Fine-grained Dynamic Network for Generic Event Boundary Detection
Ziwei Zheng, Lijun He, Le Yang, Fan Li
TL;DR
This work tackles generic event boundary detection (GEBD) by introducing DyBDet, a dynamic network that allocates subnet processing to video snippets based on boundary characteristics. It combines a multi-exit backbone with a multi-order difference detector (MDE) and a pairwise contrast module (PCM) to capture both simple, low-level changes and complex, high-level dynamics, using local windows and soft-label training for robustness. Empirical results on Kinetics-GEBD and TAPOS show state-of-the-art performance with substantial efficiency gains due to adaptive inference and partial exits, outperforming prior methods across Rel.Dis thresholds and reducing computational cost.
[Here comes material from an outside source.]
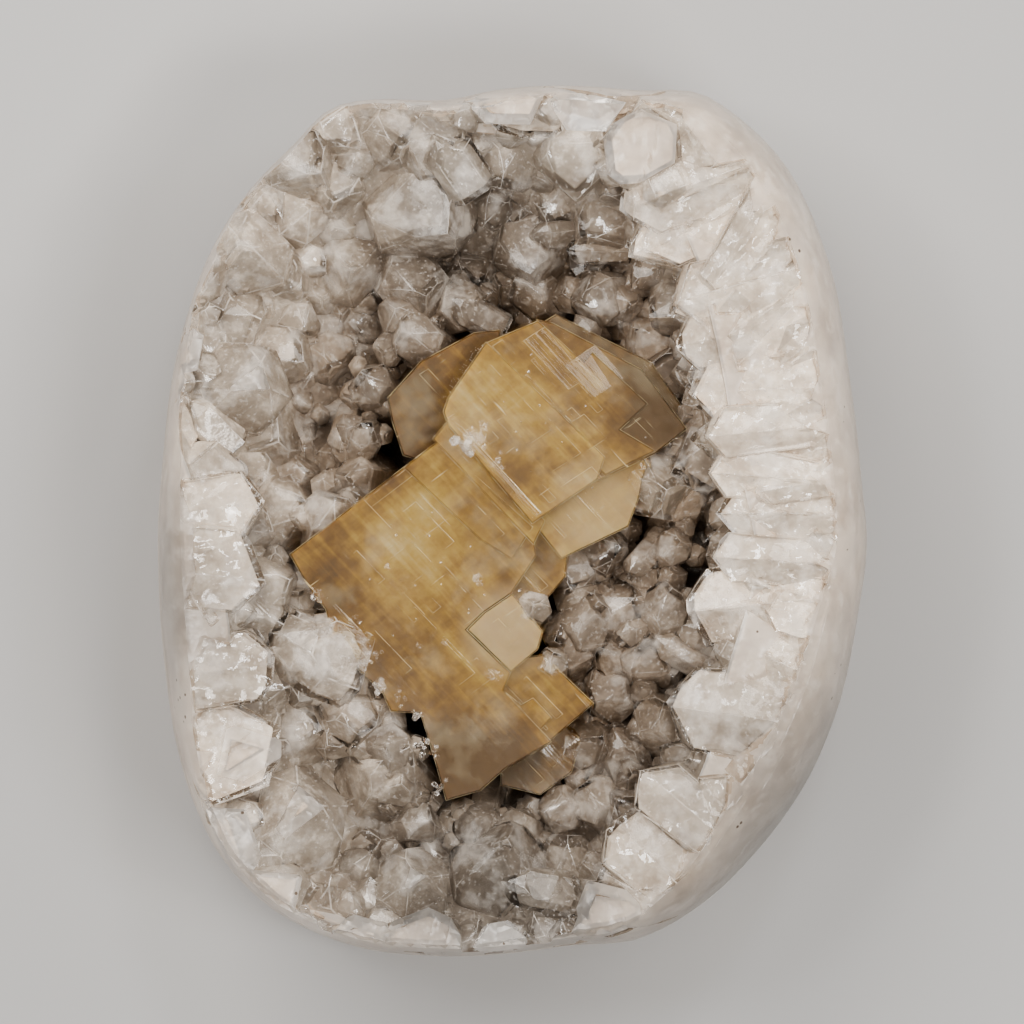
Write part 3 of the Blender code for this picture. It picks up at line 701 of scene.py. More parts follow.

The approach demonstrates strong generalization, interpretability via pairwise similarity maps, and potential applicability to broader temporal localization tasks. Overall, DyBDet advances GEBD by enabling fine-grained, efficient boundary detection that adapts to the inherent diversity of event boundaries in long-form video.
Abstract
Generic event boundary detection (GEBD) aims at pinpointing event boundaries naturally perceived by humans, playing a crucial role in understanding long-form videos. Given the diverse nature of generic boundaries, spanning different video appearances, objects, and actions, this task remains challenging. Existing methods usually detect various boundaries by the same protocol, regardless of their distinctive characteristics and detection difficulties, resulting in suboptimal performance. Intuitively, a more intelligent and reasonable way is to adaptively detect boundaries by considering their special properties. In light of this, we propose a novel dynamic pipeline for generic event boundaries named DyBDet. By introducing a multi-exit network architecture, DyBDet automatically learns the subnet allocation to different video snippets, enabling fine-grained detection for various boundaries. Besides, a multi-order difference detector is also proposed to ensure generic boundaries can be effectively identified and adaptively processed. Extensive experiments on the challenging Kinetics-GEBD and TAPOS datasets demonstrate that adopting the dynamic strategy significantly benefits GEBD tasks, leading to obvious improvements in both performance and efficiency compared to the current state-of-the-art.